> _TASK PROMPT_
Only the lines from the first one through the line with "# The origin" should be printed, exactly as they appear.

** start of RECORDS FOR THE TASK **

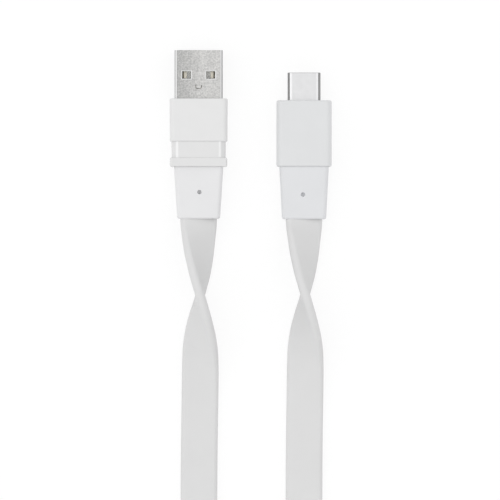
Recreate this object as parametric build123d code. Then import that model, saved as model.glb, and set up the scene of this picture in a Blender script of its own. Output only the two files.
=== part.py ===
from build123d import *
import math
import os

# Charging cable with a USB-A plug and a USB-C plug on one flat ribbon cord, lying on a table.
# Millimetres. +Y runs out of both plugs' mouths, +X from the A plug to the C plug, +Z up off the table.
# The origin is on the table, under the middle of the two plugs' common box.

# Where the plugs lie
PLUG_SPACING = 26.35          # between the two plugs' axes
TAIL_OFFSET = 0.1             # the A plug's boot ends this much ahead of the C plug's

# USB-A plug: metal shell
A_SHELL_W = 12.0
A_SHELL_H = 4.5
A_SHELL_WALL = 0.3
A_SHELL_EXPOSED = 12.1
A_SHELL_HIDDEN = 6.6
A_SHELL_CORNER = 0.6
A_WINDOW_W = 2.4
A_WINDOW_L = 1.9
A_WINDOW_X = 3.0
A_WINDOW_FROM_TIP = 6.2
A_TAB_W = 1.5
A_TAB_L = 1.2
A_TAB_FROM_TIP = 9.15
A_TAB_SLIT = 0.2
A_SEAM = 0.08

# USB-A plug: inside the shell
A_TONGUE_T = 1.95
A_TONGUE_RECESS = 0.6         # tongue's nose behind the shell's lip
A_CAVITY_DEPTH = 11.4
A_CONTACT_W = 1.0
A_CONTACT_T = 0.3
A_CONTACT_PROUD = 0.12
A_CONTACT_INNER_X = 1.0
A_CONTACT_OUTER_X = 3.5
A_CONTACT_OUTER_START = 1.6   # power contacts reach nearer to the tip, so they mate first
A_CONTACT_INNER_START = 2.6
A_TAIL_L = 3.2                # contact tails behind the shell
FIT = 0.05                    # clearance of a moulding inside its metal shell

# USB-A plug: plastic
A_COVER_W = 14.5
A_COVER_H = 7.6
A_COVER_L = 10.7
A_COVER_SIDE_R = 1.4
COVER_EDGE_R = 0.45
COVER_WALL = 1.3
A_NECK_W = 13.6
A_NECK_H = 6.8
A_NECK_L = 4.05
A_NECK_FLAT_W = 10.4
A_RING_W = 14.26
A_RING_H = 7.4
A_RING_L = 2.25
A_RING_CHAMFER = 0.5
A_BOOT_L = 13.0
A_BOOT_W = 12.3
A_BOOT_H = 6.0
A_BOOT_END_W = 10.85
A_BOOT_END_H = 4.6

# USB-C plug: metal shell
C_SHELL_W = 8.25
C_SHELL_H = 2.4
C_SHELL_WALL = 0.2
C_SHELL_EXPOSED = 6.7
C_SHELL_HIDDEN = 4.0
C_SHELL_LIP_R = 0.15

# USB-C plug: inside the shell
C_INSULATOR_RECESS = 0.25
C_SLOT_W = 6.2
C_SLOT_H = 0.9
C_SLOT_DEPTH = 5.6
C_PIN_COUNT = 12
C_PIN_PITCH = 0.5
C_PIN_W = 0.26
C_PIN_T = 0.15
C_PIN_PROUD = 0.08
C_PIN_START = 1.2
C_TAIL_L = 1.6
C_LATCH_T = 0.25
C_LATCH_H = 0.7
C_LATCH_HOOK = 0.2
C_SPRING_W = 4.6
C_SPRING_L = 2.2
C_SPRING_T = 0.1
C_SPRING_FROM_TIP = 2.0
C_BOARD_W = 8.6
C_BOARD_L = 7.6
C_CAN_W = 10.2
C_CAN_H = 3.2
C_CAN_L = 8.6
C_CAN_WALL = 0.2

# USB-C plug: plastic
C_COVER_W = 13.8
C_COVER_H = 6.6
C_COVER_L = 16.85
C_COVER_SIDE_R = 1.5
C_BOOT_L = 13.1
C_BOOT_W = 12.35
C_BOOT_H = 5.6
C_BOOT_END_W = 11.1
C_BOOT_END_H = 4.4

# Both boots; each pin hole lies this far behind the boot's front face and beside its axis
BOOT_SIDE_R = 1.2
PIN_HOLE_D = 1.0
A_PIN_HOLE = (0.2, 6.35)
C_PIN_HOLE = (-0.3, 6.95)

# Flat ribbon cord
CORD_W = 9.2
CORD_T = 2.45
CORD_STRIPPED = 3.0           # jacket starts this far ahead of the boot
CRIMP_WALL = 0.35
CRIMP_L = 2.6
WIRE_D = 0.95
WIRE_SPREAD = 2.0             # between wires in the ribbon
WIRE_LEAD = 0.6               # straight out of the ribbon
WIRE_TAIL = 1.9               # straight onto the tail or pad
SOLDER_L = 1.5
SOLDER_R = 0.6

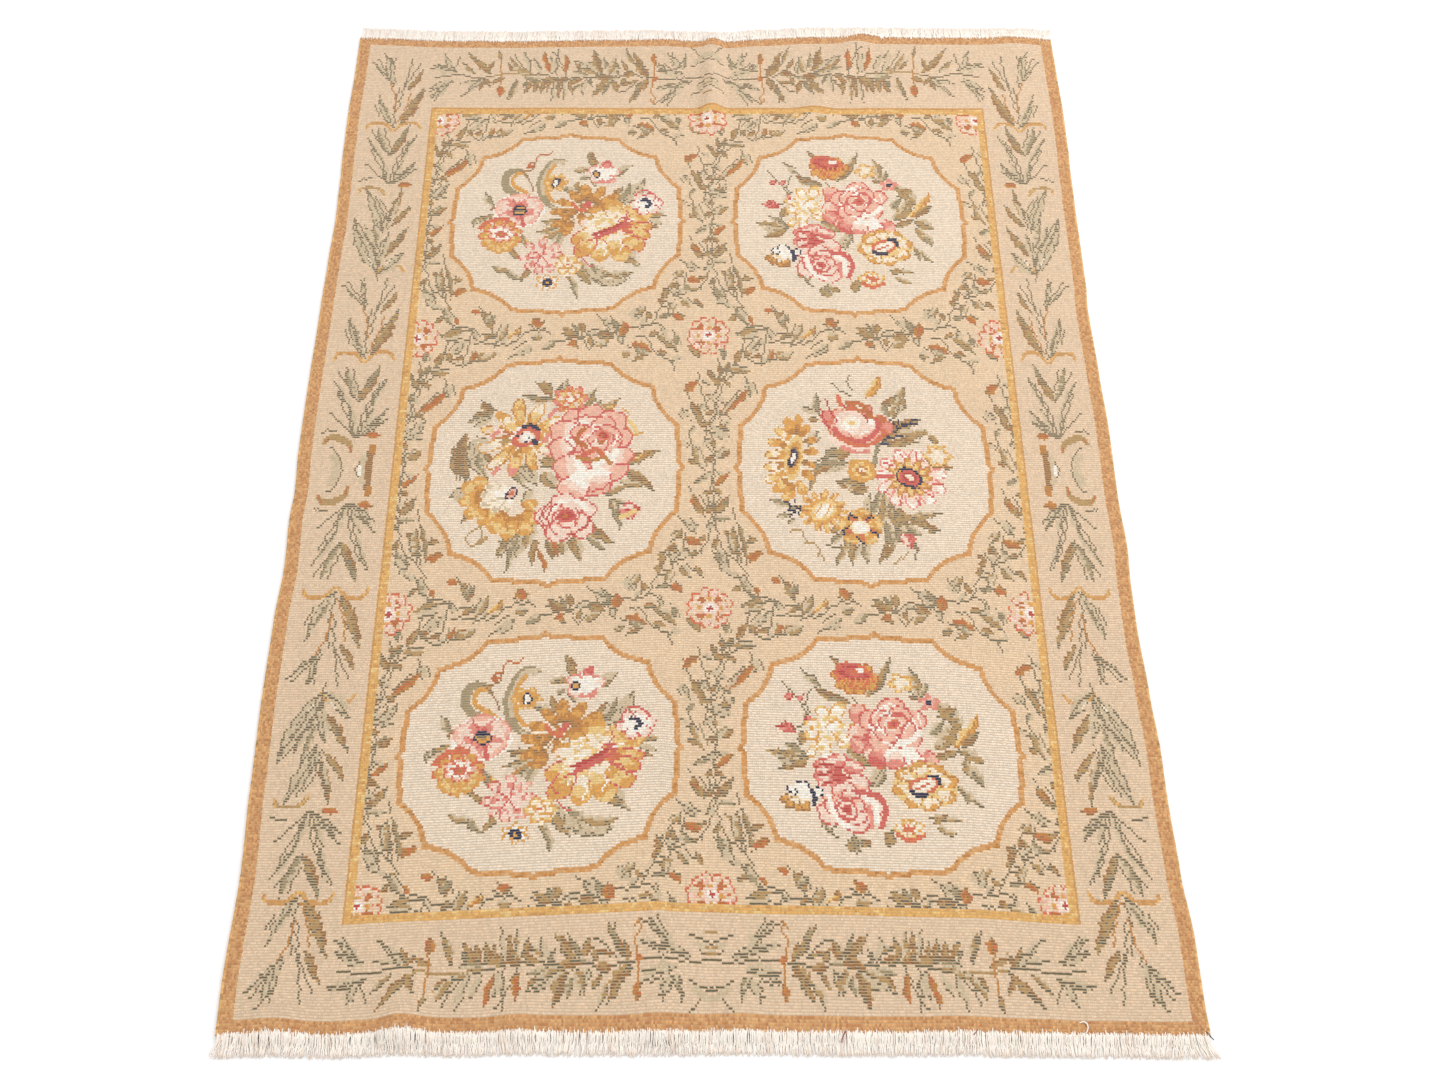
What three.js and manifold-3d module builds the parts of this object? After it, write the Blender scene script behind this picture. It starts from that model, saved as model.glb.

** end of RECORDS FOR THE TASK **

> _CORRECT OUTPUT_
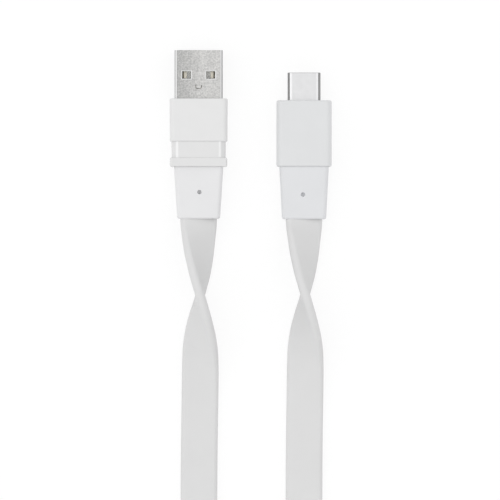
Recreate this object as parametric build123d code. Then import that model, saved as model.glb, and set up the scene of this picture in a Blender script of its own. Output only the two files.
=== part.py ===
from build123d import *
import math
import os

# Charging cable with a USB-A plug and a USB-C plug on one flat ribbon cord, lying on a table.
# Millimetres. +Y runs out of both plugs' mouths, +X from the A plug to the C plug, +Z up off the table.
# The origin is on the table, under the middle of the two plugs' common box.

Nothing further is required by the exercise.